Of all the images meant to stir patriotic feeling this month, a film of green scum on a famous pool is not one of them. But the algae that bloomed across the Lincoln Memorial Reflecting Pool this summer is worth a second look.

Not quite a plant

Algae are a sprawling group of organisms that, like plants, make their food through photosynthesis — using sunlight, water and carbon dioxide, and giving off oxygen in the process. That last part matters more than their reputation suggests. Scientists commonly estimate that algae and other ocean phytoplankton produce roughly half of the oxygen generated on Earth each year, as explained by researchers writing in The Conversation. The green stuff clouding a monument is a cousin of the organisms quietly keeping the planet breathable.

The alga most associated with the Reflecting Pool bloom is a common, harmless freshwater type — tiny cells that tint the water green with chlorophyll and feed the small creatures at the base of the food web. It is, in other words, not a contaminant so much as an overgrowth.

The recipe for a bloom

Blooms happen when three ordinary ingredients line up: nutrients, warmth and light. Excess nitrogen and phosphorus — from fertilizer, stormwater and runoff — act as fertilizer for algae. Add warm, still, shallow water and long summer sun, and a population can explode. A shallow, sun-baked ornamental pool in a Washington July is close to a perfect incubator.

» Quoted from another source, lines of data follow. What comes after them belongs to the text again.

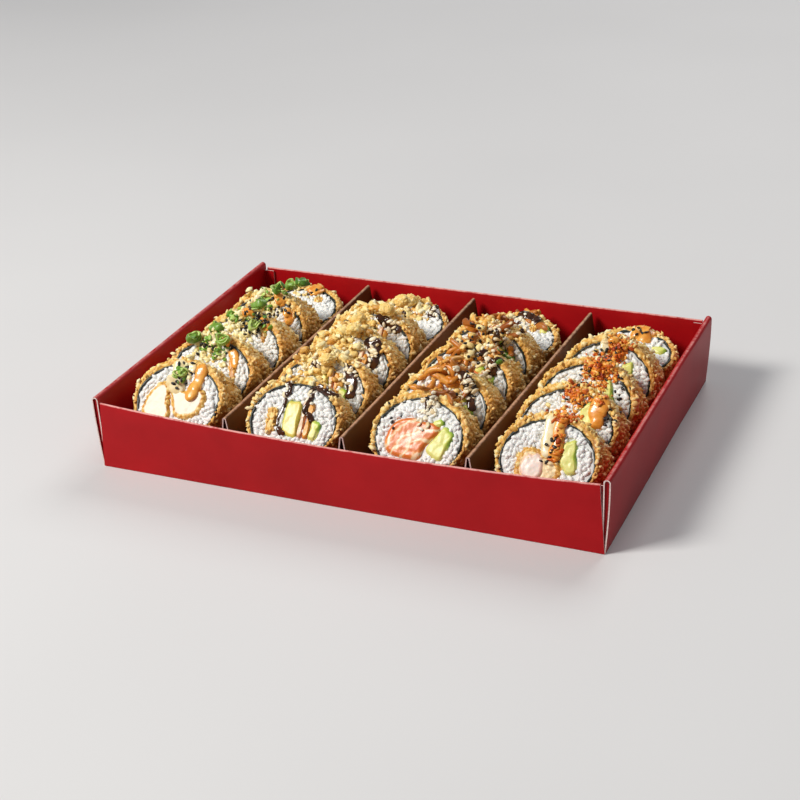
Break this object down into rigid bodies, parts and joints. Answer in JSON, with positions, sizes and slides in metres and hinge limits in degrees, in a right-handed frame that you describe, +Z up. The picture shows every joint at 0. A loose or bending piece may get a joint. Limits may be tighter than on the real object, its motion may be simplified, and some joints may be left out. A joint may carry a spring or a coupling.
{
  "type": "takeaway sushi tray",
  "caption": "Open folded card tray with card dividers, filled with rows of leaning deep-fried sushi rolls under sauce and crisp toppings.",
  "frame": {"origin": "centre of the tray's underside", "axes": "+X along the tray's width, +Y to its back where the last roll of each row lies, +Z up"},
  "size_m": [0.254, 0.182, 0.053],
  "materials": {
    "red_card": "satin laminated card",
    "fried_roll": "golden fried crumb crust round nori, rice and fillings",
    "scallion": "fresh cut leaf",
    "crunchy_batter": "crisp fried batter"
  },
  "bodies": {
    "root": {"tray": "red_card", "divider_left": "red_card", "divider_middle": "red_card", "divider_right": "red_card", "roll_1_1": "fried_roll", "roll_1_2": "fried_roll", "roll_1_3": "fried_roll", "roll_1_4": "fried_roll", "roll_1_5": "fried_roll", "roll_2_1": "fried_roll", "roll_2_2": "fried_roll", "roll_2_3": "fried_roll", "roll_2_4": "fried_roll", "roll_2_5": "fried_roll", "roll_3_1": "fried_roll", "roll_3_2": "fried_roll", "roll_3_3": "fried_roll", "roll_3_4": "fried_roll", "roll_3_5": "fried_roll", "roll_4_1": "fried_roll", "roll_4_2": "fried_roll", "roll_4_3": "fried_roll", "roll_4_4": "fried_roll", "roll_4_5": "fried_roll", "scallion_1": "scallion", "scallion_2": "scallion", "scallion_3": "scallion", "scallion_4": "scallion", "scallion_5": "scallion", "scallion_6": "scallion", "scallion_7": "scallion", "scallion_8": "scallion", "scallion_9": "scallion", "crunch_1": "crunchy_batter", "crunch_2": "crunchy_batter", "crunch_3": "crunchy_batter", "crunch_4": "crunchy_batter", "crunch_5": "crunchy_batter", "crunch_6": "crunchy_batter"}
  },
  "joints": []
}
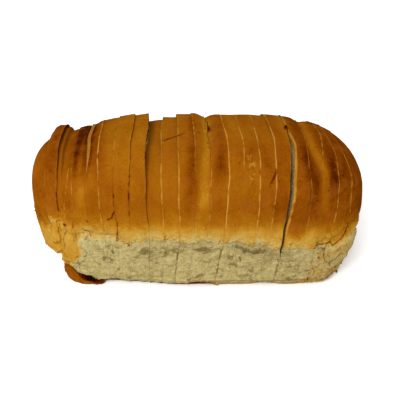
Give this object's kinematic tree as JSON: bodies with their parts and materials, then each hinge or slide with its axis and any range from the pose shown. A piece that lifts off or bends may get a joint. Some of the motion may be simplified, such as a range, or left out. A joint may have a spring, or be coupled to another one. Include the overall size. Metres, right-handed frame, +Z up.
{
  "type": "sliced tin loaf",
  "caption": "Sliced white tin loaf: domed golden-brown crown, a lip of crust over pale torn side walls, crusty heels, all slices standing together in the shape of the whole loaf.",
  "frame": {"origin": "centre of the loaf's footprint, on the surface that it stands on", "axes": "+X along the loaf from the hanging heel to the full heel, -Y out of the shown long side, +Z up"},
  "size_m": [0.2626, 0.1197, 0.1197],
  "materials": {
    "heel_crust": "dry baked crust, satin on the crown, matt below",
    "sliced_bread": "satin golden-brown crust with matt pale crumb on the torn walls and cut faces"
  },
  "bodies": {
    "root": {"heel_left": "heel_crust", "slice_02": "sliced_bread", "slice_03": "sliced_bread", "slice_04": "sliced_bread", "slice_05": "sliced_bread", "slice_06": "sliced_bread", "slice_07": "sliced_bread", "slice_08": "sliced_bread", "slice_09": "sliced_bread", "slice_10": "sliced_bread", "slice_11": "sliced_bread", "slice_12": "sliced_bread", "slice_13": "sliced_bread", "slice_14": "sliced_bread", "slice_15": "sliced_bread", "slice_16": "sliced_bread", "slice_17": "sliced_bread", "slice_18": "sliced_bread", "slice_19": "sliced_bread", "slice_20": "sliced_bread", "slice_21": "sliced_bread", "heel_right": "heel_crust"}
  },
  "joints": []
}
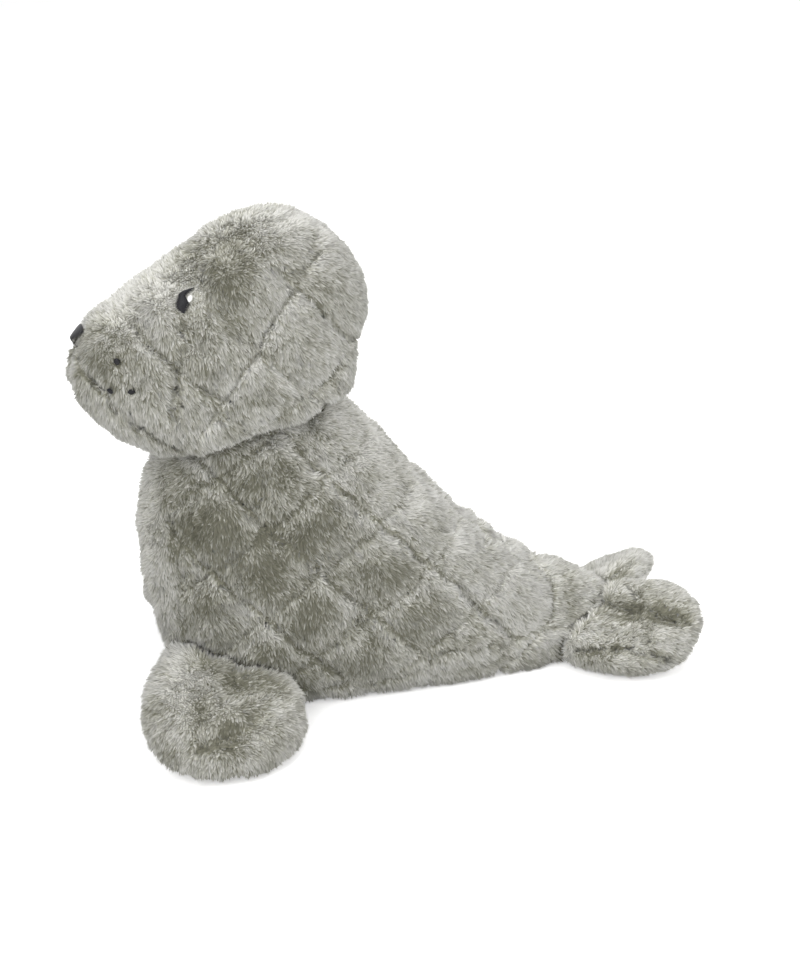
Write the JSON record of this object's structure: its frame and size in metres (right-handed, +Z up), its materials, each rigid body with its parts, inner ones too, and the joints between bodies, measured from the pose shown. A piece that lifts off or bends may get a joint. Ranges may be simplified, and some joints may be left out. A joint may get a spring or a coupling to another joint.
{
  "type": "plush seal dog toy",
  "caption": "Quilted plush seal toy for a dog, soft stuffed, resting on its belly and flippers with its head raised.",
  "frame": {"origin": "on the floor, under the middle of the toy's outer box", "axes": "+Z up, the nose points to -X, the tail to +X, the toy's own left side is at -Y"},
  "size_m": [0.2796, 0.202, 0.2277],
  "materials": {
    "grey_plush": "short soft polyester pile, olive grey in the hollows and pale grey at the tips, quilted in diamonds",
    "black_thread": "black satin stitch embroidery with a slight sheen",
    "white_thread": "white embroidery thread"
  },
  "bodies": {
    "root": {"torso": "grey_plush", "head": "grey_plush", "front_flipper_left": "grey_plush", "front_flipper_right": "grey_plush", "tail_flipper_left": "grey_plush", "tail_flipper_right": "grey_plush", "eye_stitching_left": "black_thread", "eye_stitching_right": "black_thread", "nose_stitching": "black_thread", "whisker_stitch_left_1": "black_thread", "whisker_stitch_left_2": "black_thread", "whisker_stitch_left_3": "black_thread", "whisker_stitch_right_1": "black_thread", "whisker_stitch_right_2": "black_thread", "whisker_stitch_right_3": "black_thread", "eye_glint_left": "white_thread", "eye_glint_right": "white_thread"}
  },
  "joints": []
}
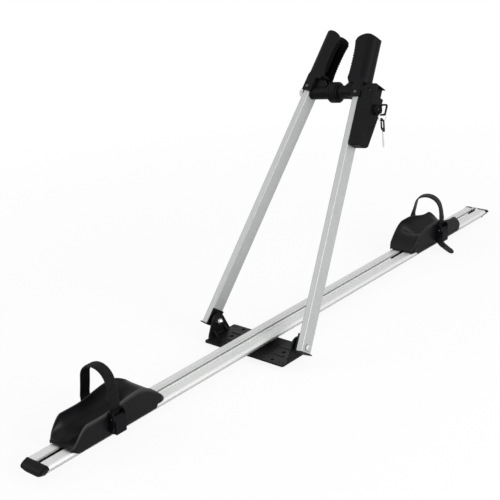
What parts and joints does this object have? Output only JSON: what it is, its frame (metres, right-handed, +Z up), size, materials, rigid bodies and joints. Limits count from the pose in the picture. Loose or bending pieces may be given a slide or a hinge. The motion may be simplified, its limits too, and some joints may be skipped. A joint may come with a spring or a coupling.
{
  "type": "roof mounted bike carrier",
  "caption": "Rail with two sliding wheel trays and straps, and a folding pair of arms whose padded jaws clamp a bicycle frame by a locking cam lever.",
  "frame": {"origin": "middle of the base bracket's underside, where it rests on the roof bar", "axes": "+X along the rail towards the rear tray, +Y to the left across the car, +Z up"},
  "size_m": [1.44, 0.2745, 0.5747],
  "materials": {
    "aluminium_rail": "matt silver anodised extrusion with fine ribs",
    "arm_aluminium": "satin silver anodised tube",
    "black_plastic": "fine grained black moulding",
    "tray_plastic": "satin black moulding",
    "strap_plastic": "flexible black strap, toothed on its outside",
    "black_steel": "black powder coat",
    "zinc_steel": "bright zinc plate",
    "dark_steel": "dark zinc plate",
    "key_steel": "nickel plated",
    "dark_rubber": "dark moulded rubber"
  },
  "bodies": {
    "base": {"rail": "aluminium_rail", "end_cap_front": "black_plastic", "end_cap_rear": "black_plastic", "base_bracket": "black_steel", "rail_rivets": "zinc_steel", "pivot_bolt_left": "zinc_steel", "pivot_bolt_right": "zinc_steel", "dome_nut_left": "zinc_steel", "dome_nut_right": "zinc_steel", "friction_washer_left": "dark_rubber", "friction_washer_right": "dark_rubber"},
    "arm_left_set": {"arm_tube_left": "arm_aluminium", "arm_foot_left": "black_plastic", "jaw_left": "black_plastic", "jaw_pads_left": "dark_rubber", "jaw_screws_left": "dark_steel", "clamp_nut": "zinc_steel", "clamp_rod": "zinc_steel", "lever_pin": "zinc_steel"},
    "arm_right_set": {"arm_tube_right": "arm_aluminium", "arm_foot_right": "black_plastic", "jaw_right": "black_plastic", "jaw_pads_right": "dark_rubber", "jaw_screws_right": "dark_steel", "clamp_washer": "zinc_steel"},
    "lever": {"cam_lever": "black_plastic", "lock_housing": "black_plastic"},
    "lock": {"lock_plug": "key_steel", "lock_cam": "key_steel", "key_bow": "black_plastic", "key_blade": "key_steel"},
    "ring": {"key_ring": "key_steel"},
    "spare_key": {"spare_key_bow": "black_plastic", "spare_key_blade": "key_steel"},
    "spacer": {"clamp_spacer": "black_plastic"},
    "front_tray": {"wheel_tray_front": "tray_plastic", "slider_front": "zinc_steel", "tray_screws_front": "dark_steel", "strap_front": "strap_plastic", "strap_rivet_front": "dark_steel", "buckle_body_front": "black_plastic", "buckle_pin_front": "zinc_steel"},
    "rear_tray": {"wheel_tray_rear": "tray_plastic", "slider_rear": "zinc_steel", "tray_screws_rear": "dark_steel", "strap_rear": "strap_plastic", "strap_rivet_rear": "dark_steel", "buckle_body_rear": "black_plastic", "buckle_pin_rear": "zinc_steel"},
    "front_trigger": {"buckle_lever_front": "black_plastic"},
    "rear_trigger": {"buckle_lever_rear": "black_plastic"}
  },
  "joints": [
    {"name": "arms_fold", "type": "hinge", "parent": "base", "child": "arm_left_set", "pos_m": [0, 0, 0.03], "axis": [0, 1, 0], "range_deg": [-40, 39]},
    {"name": "right_arm_spread", "type": "hinge", "parent": "arm_left_set", "child": "arm_right_set", "pos_m": [0, -0.1245, 0.03], "axis": [0.8111, 0, -0.585], "range_deg": [0, 0.26]},
    {"name": "lever_open", "type": "hinge", "parent": "arm_left_set", "child": "lever", "pos_m": [0.30984, -0.08991, 0.4596], "axis": [-0.8111, 0, 0.585], "range_deg": [0, 60]},
    {"name": "lock_turn", "type": "hinge", "parent": "lever", "child": "lock", "pos_m": [0.28988, -0.10709, 0.42937], "axis": [0.0703, -0.9928, 0.0974], "range_deg": [0, 90]},
    {"name": "ring_swing", "type": "hinge", "parent": "lock", "child": "ring", "pos_m": [0.28516, -0.12771, 0.42281], "axis": [0.0703, -0.9928, 0.0974], "range_deg": [-90, 25]},
    {"name": "spare_key_swing", "type": "hinge", "parent": "ring", "child": "spare_key", "pos_m": [0.28516, -0.12771, 0.40987], "axis": [0.766, -0.6428, 0], "range_deg": [-15, 15]},
    {"name": "spacer_spin", "type": "hinge", "parent": "arm_left_set", "child": "spacer", "pos_m": [0.30348, 0, 0.45078], "axis": [0.0703, -0.9928, 0.0974], "continuous": true},
    {"name": "front_tray_slide", "type": "slide", "parent": "base", "child": "front_tray", "axis": [1, 0, 0], "range_m": [-0.045, 0.2]},
    {"name": "rear_tray_slide", "type": "slide", "parent": "base", "child": "rear_tray", "axis": [1, 0, 0], "range_m": [-0.15, 0.1]},
    {"name": "front_trigger_press", "type": "hinge", "parent": "front_tray", "child": "front_trigger", "pos_m": [-0.418, -0.04524, 0.05323], "axis": [-1, 0, 0], "range_deg": [0, 25], "stiffness_Nm_per_rad": 0.05},
    {"name": "rear_trigger_press", "type": "hinge", "parent": "rear_tray", "child": "rear_trigger", "pos_m": [0.616, -0.04524, 0.05323], "axis": [-1, 0, 0], "range_deg": [0, 25], "stiffness_Nm_per_rad": 0.05}
  ],
  "couplings": [
    {"joint": "right_arm_spread", "follows": "lever_open", "ratio": 0.0043242}
  ]
}
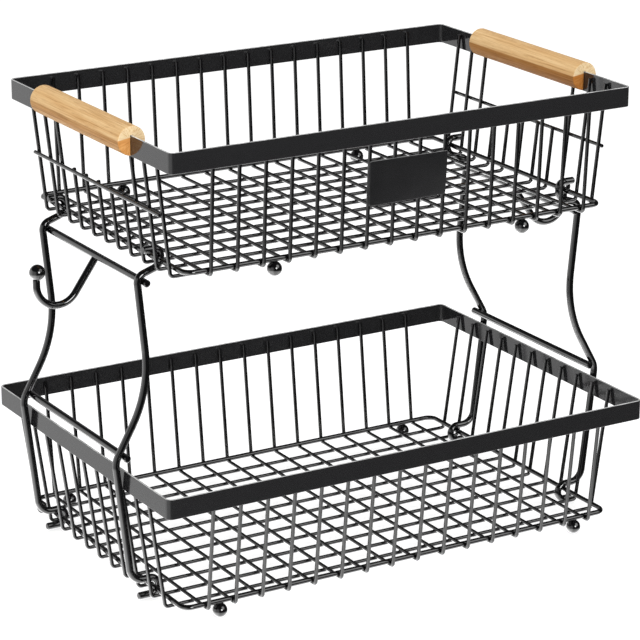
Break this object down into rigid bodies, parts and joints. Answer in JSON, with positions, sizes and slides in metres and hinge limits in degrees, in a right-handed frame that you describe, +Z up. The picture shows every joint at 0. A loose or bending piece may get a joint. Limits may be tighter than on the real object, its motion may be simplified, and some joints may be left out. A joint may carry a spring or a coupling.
{
  "type": "two-tier storage rack",
  "caption": "Two-tier black wire storage rack with wooden handles, a blank label plate, side brackets and ball-tipped hooks.",
  "frame": {"origin": "middle of the footprint, on the surface that the lower feet stand on", "axes": "+X to the right along the long side, +Y to the back, +Z up"},
  "size_m": [0.4854, 0.29, 0.3655],
  "materials": {
    "wire_paint": "gloss black coated steel wire",
    "strip_paint": "semi-gloss black coated steel strip",
    "plate_paint": "satin black coated steel sheet",
    "handle_wood": "pale oiled dowel wood"
  },
  "bodies": {
    "root": {"upper_rim_band": "strip_paint", "upper_ring_and_cross_wires": "wire_paint", "upper_side_wire_01": "wire_paint", "upper_side_wire_02": "wire_paint", "upper_side_wire_03": "wire_paint", "upper_side_wire_04": "wire_paint", "upper_side_wire_05": "wire_paint", "upper_side_wire_06": "wire_paint", "upper_side_wire_07": "wire_paint", "upper_side_wire_08": "wire_paint", "upper_side_wire_09": "wire_paint", "upper_side_wire_10": "wire_paint", "upper_side_wire_11": "wire_paint", "upper_foot_front_left": "wire_paint", "upper_foot_front_right": "wire_paint", "upper_foot_rear_left": "wire_paint", "upper_foot_rear_right": "wire_paint", "lower_rim_band": "strip_paint", "lower_ring_and_cross_wires": "wire_paint", "lower_side_wire_01": "wire_paint", "lower_side_wire_02": "wire_paint", "lower_side_wire_03": "wire_paint", "lower_side_wire_04": "wire_paint", "lower_side_wire_05": "wire_paint", "lower_side_wire_06": "wire_paint", "lower_side_wire_07": "wire_paint", "lower_side_wire_08": "wire_paint", "lower_side_wire_09": "wire_paint", "lower_side_wire_10": "wire_paint", "lower_side_wire_11": "wire_paint", "lower_foot_front_left": "wire_paint", "lower_foot_front_right": "wire_paint", "lower_foot_rear_left": "wire_paint", "lower_foot_rear_right": "wire_paint", "left_guard_wire": "wire_paint", "left_front_leg": "wire_paint", "left_rear_leg": "wire_paint", "left_upper_rod": "wire_paint", "left_lower_rod": "wire_paint", "left_hook": "wire_paint", "left_hook_ball": "wire_paint", "left_handle": "handle_wood", "right_guard_wire": "wire_paint", "right_front_leg": "wire_paint", "right_rear_leg": "wire_paint", "right_upper_rod": "wire_paint", "right_lower_rod": "wire_paint", "right_hook": "wire_paint", "right_hook_ball": "wire_paint", "right_handle": "handle_wood", "label_plate": "plate_paint"}
  },
  "joints": []
}
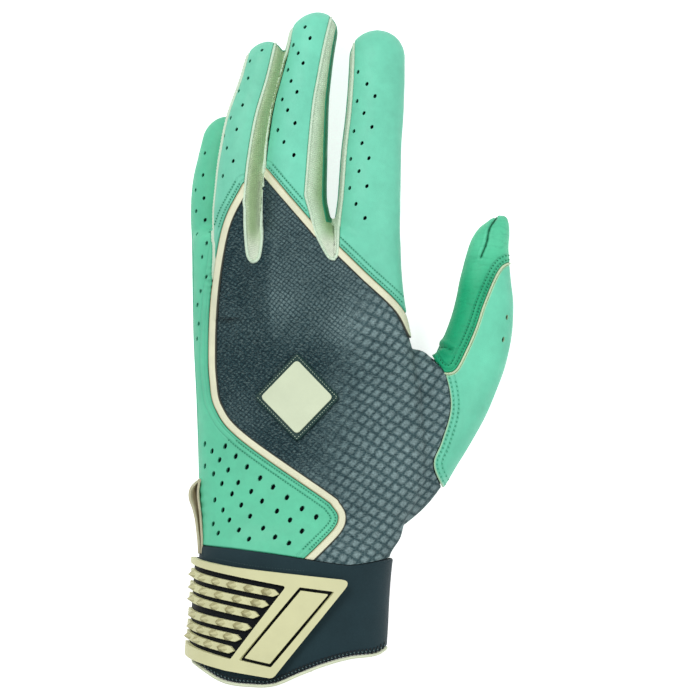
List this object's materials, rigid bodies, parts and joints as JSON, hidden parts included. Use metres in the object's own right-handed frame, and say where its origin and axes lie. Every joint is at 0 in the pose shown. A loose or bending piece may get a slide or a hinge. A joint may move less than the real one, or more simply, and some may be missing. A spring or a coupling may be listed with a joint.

Not all blooms are benign. The U.S. Environmental Protection Agency warns that some "blooms" are actually cyanobacteria — often called blue-green algae — which can produce toxins dangerous to people and pets. Telling a harmless green bloom from a harmful one is a job for testing, not eyeballing, which is why officials warn against swimming in or drinking scummy water.

A warning worth reading

The uncomfortable part is that these events are becoming more common. Warmer water favors blooms, and the EPA notes that climate change is expected to make freshwater harmful algal blooms more frequent and severe. A green Reflecting Pool is mostly a maintenance headache; the same conditions in a drinking-water reservoir or a lake full of swimmers are a public-health problem.

So the bloom at the foot of the Lincoln Memorial is a small, apt lesson for the Fourth. The nation's waters are living systems, not decorative backdrops — capable of producing life and oxygen at astonishing scale, and quick to tip out of balance when we overfeed and overheat them. The scum is not the enemy. It is the messenger.